Mariah Carey’s relationship with her mother is "really difficult".
The ‘Hero’ hitmaker claimed her upbringing with her mom – who she calls by her first name, Patricia, was rife with "neglect on several levels" and as a result she’s always done her best to make the lives of her nine-year-old twins, Moroccan and Monroe, "amazing".
Mariah – who has her kids with ex-husband Nick Cannon – said: "I think it’s really a tough job to be a mother … so I literally try to make my kids’ lives amazing.
"But we all make mistakes. I would say the neglect was on several levels. I always felt dirty, I didn’t feel put together, and [she was] leaving me with people who were not safe.
"I’ll always take care of her. There’s been a huge role reversal in our relationship since the beginning, since I first started [singing] I’ve been the go-to, that matriarch person, even as the youngest child in the family…
"That’s a lot of pressure because also with that, with the expectations come resentment as well, or envy. It’s really a tough place to be."

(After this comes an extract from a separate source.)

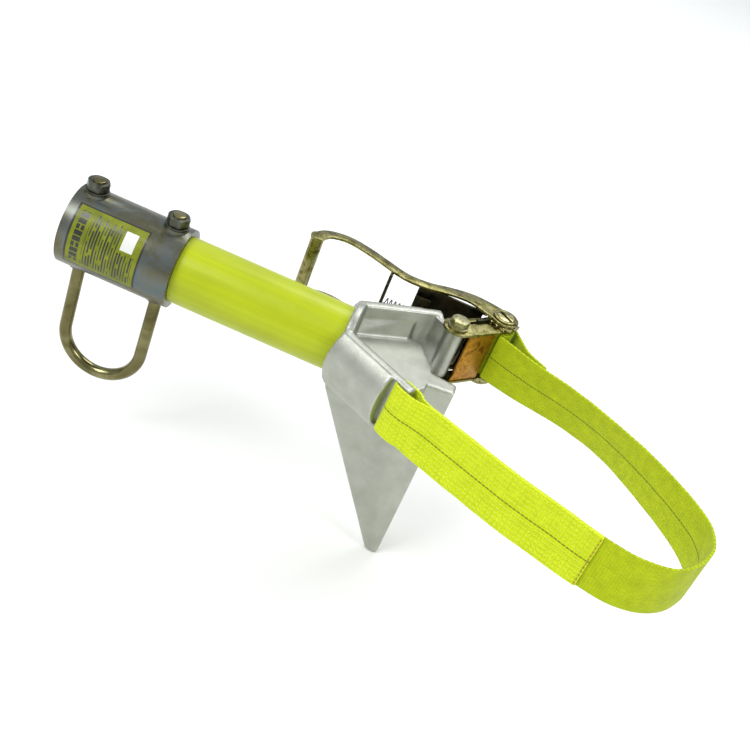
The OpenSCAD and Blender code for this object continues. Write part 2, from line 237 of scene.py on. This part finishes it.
def plated(name, codes, cloud_mm, rough, grain=0.08):
    """A plated metal: clouded in colour, fine grained, with patches that shine more."""
    made = finish(name, Metallic=1.0, Roughness=rough)
    place = add(made, "TexCoord").outputs["Object"]
    cloud = add(made, "TexNoise", {"Vector": place, "Scale": 1000 / cloud_mm, "Detail": 5.0,
                                   "Roughness": 0.6, "Distortion": 0.6})
    stops = [(0.32 + 0.36 * i / (len(codes) - 1), code) for i, code in enumerate(codes)]
    hue = add(made, "ValToRGB", {"Fac": cloud.outputs[0]}, stops=stops)
    wire(made, "Base Color", hue.outputs[0])
    fine = add(made, "TexNoise", {"Vector": place, "Scale": 1300.0, "Detail": 3.0})
    blend = add(made, "Math", {0: cloud.outputs[0], 1: fine.outputs[0]}, operation="MULTIPLY")
    shine = add(made, "MapRange", {"Value": blend.outputs[0], "From Min": 0.12, "From Max": 0.42,
                                   "To Min": rough * 0.75, "To Max": rough * 1.35})
    wire(made, "Roughness", shine.outputs[0])
    bump = add(made, "Bump", {"Height": fine.outputs[0], "Strength": grain, "Distance": 0.0004})
    wire(made, "Normal", bump.outputs[0])
    return made


grey_zinc = plated("Grey chromated zinc on steel",
                   ["#55523C", "#66644F", "#6A6E6A", "#5F6E72"], 34, 0.34)
eased("head_sleeve", "sleeve_body", 0.0008, "grey_zinc", grey_zinc)
eased("head_end_plug", "sleeve_end_plug", 0.0008, "grey_zinc", grey_zinc)

# ---- Label ----
# A printed polyester sticker on the side of the sleeve, under a clear film. It is yellow
# with a black rim, a dark heading, rows of small marks that can't be read and a white box.
LABEL_X = (-0.370, -0.302)
LABEL_TURN = (-32, 61)
LABEL_R = 0.0384
CELL = 0.0005
RIM, MARGIN = 1.6, 3.2
YELLOW, BLACK, WHITE = 0, 1, 2
label_rows = int((LABEL_TURN[1] - LABEL_TURN[0]) * math.pi / 180 * LABEL_R / CELL)
label_columns = round((LABEL_X[1] - LABEL_X[0]) / CELL)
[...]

The 50-year-old singer recalled how her she found herself in the back of a police car on the way to a mental health facility following a confrontation with her mother after she had sought solace with her while feeling physically and emotionally exhausted in 2001.
Appearing on ‘The Oprah Conversation’, she recalled: "Bottom line is, there was a code-switching that happened, and a power shift that was immediate. It was immediate and she was in charge.
"And rather than say, ‘You know what, we’re OK, I am here, taking care of my daughter, she’s tired, somebody called the cops by mistake, whatever,’ it was like, ‘No, because you defied me, this is what is going to happen.’
"The backseat of the police car, it’s a vivid memory I will never forget.
"I have never spoken about it. But at that moment, that seemed like a better alternative than where I was."
Mariah’s parents split when she was three and she admitted she never felt close to her father because he "felt like an outsider" in their family, but she didn’t hold a grudge towards him as a result.
She said: "That was sort of maybe where we didn’t connect early on. I didn’t understand the strictness. It was an almost military approach to life.
"We talked about his experience in the military, which is intense, what he revealed to me. We had a lot of discussions when he was on his deathbed and that was a time when I felt I just wanted to let him know that anything we ever went through, and our disconnect, like, it was never his fault and that was an important part for me."